Remember: Simply completing a task doesn’t mean that it will have the impact required. Before establishing your Company Goals or setting Objectives, be clear about the business outcomes you want to achieve, and focus your team on making those results happen — not simply the tasks necessary to get there.
Mistake #4: Failing to Set Targets When Benchmark Data Doesn't Exist
When your Strategic Priorities involve establishing a brand-new process or system, teams are often skittish about putting a goal on paper. This is a fair concern. Absent any prior historical data, the team doesn’t want to be held accountable for a target number that was based on intuition and estimation, rather than historical data. However, having no specific goal or target whatsoever is not an appropriate solution.
In these situations, consider setting a target metric that is “meaningful and attainable.” Explain to the team that they are not going to be penalized for missing this goal (nor rewarded for exceeding it). However, the Company should set a target for what it expects to be able to achieve. Otherwise, the Objective might not receive the appropriate level of attention.

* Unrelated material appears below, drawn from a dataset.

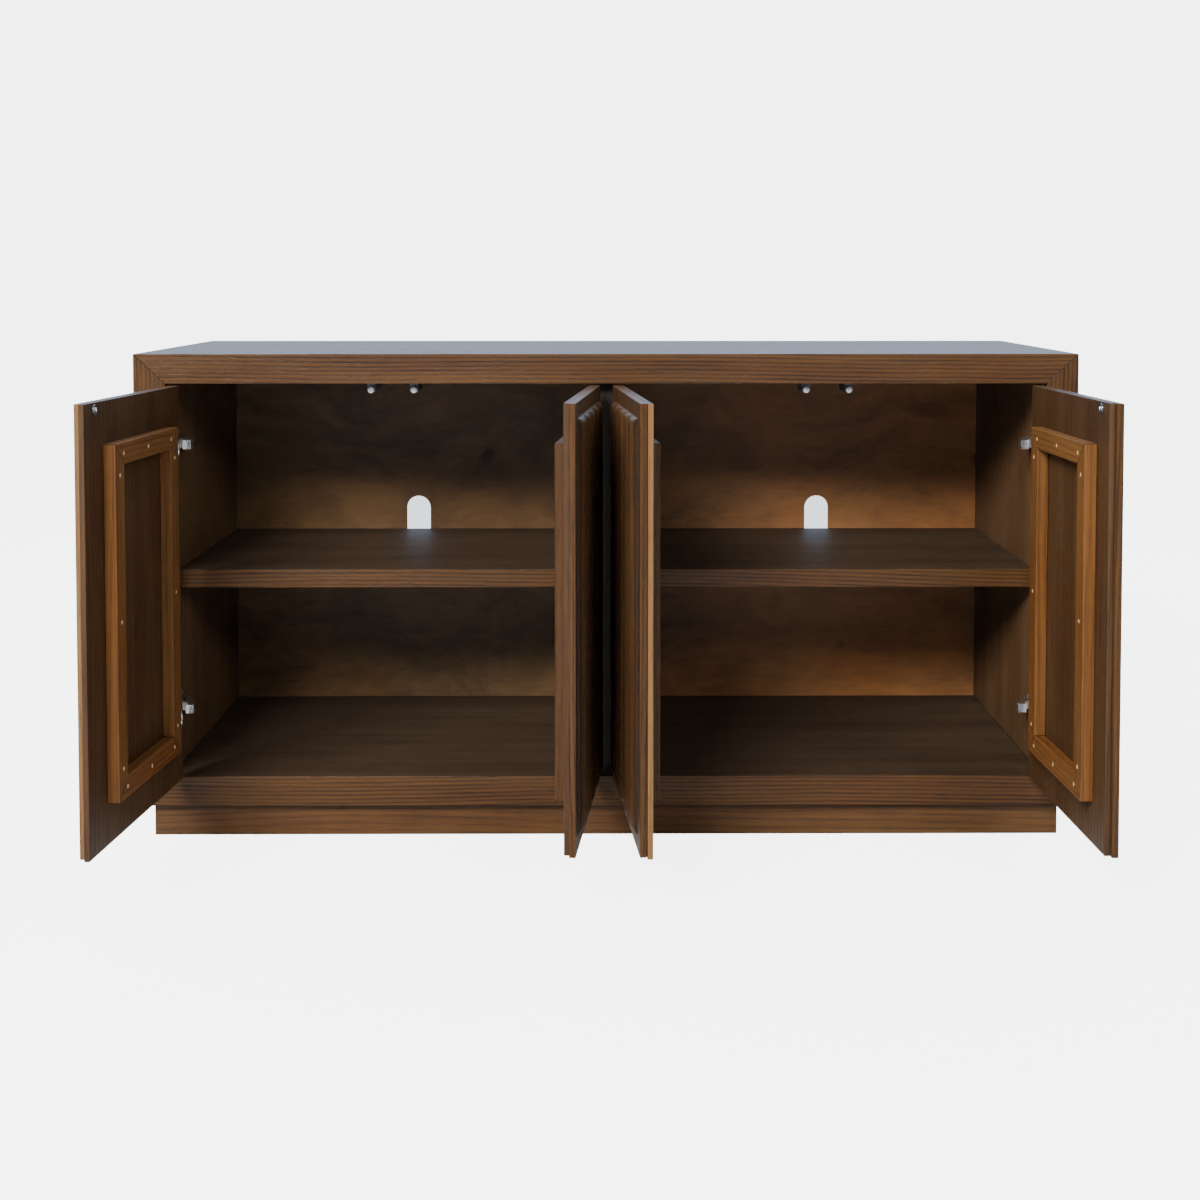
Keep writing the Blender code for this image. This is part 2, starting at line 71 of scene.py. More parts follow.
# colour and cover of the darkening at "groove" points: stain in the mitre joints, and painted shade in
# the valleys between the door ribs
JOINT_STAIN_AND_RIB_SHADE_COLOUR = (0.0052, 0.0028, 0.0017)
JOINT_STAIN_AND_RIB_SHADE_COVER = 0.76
POCKET_DEPTH = 0.0068           # from the front layer's face to the bottom of its cup pockets
BATTEN_WIDTH = 0.032
BATTEN_GAP = 0.0001             # at each end, so that mitred battens don't share a face
PIN_RADIUS = 0.0029
PIN_RISE = 0.00015
PIN_SINK = 0.0006
PIN_INSET = 0.030               # first and last pin from the ends of each batten
CUP_FLANGE = 0.0200
CUP_RADIUS = 0.0172
CUP_WALL = 0.0012
CUP_SLACK = 0.0003
CUP_KNEE = 0.002                # outer corner between the cup's wall and its bottom
CUP_RIM_ROUND = 0.0009
EAR_RADIUS = 0.007
EAR_SHIFT = 0.009
EAR_SCREW = 0.0041
RIVET_RADIUS = 0.0022
RIVET_HALF = 0.0008
RIVET_PLACES = ((0.006, 0.004, -0.0065), (0.006, 0.004, 0.0065))    # from the middle of the cup's bottom
PLATE_BAR_HALF = 0.009          # mounting plate: half widths of its bar and of its wings
PLATE_WING_HALF = 0.0065
PLATE_SCREW = 0.0040
PLATE_SCREW_INSET = 0.007
ARM_SCREWS = ((0.35, 0.0034), (0.78, 0.0040))       # share of the arm's rear part, and radius
ARM_REAR_SHARE = 0.52
ARM_TAIL_INSET = 0.004
EASE_ARM = 0.0011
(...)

If this Objective was important enough to be part of your strategic plan, it’s important enough to be measured. The key concept to keep in mind is the “meaningful and attainable goal.” Meaningful, in that, if the company achieves the target, it will move the business forward in a significant way. Attainable, in that the target is something that is neither a stretch goal nor a slam dunk — it’s a number that the team feels relatively confident they can reach.
Remember: Setting a meaningful and attainable goal for first-year processes and systems will help ensure the business moves forward, and it provides the team with a sense of focus and accomplishment when the target is reached.
Conclusion
Making your Strategic Plan actionable requires you to focus your team on a set of Strategic Priorities and to establish concrete, meaningful measures of success that will move the business forward. With these pieces in place, your team will be well-aligned on the actions required and focused on driving the outcomes necessary for the business.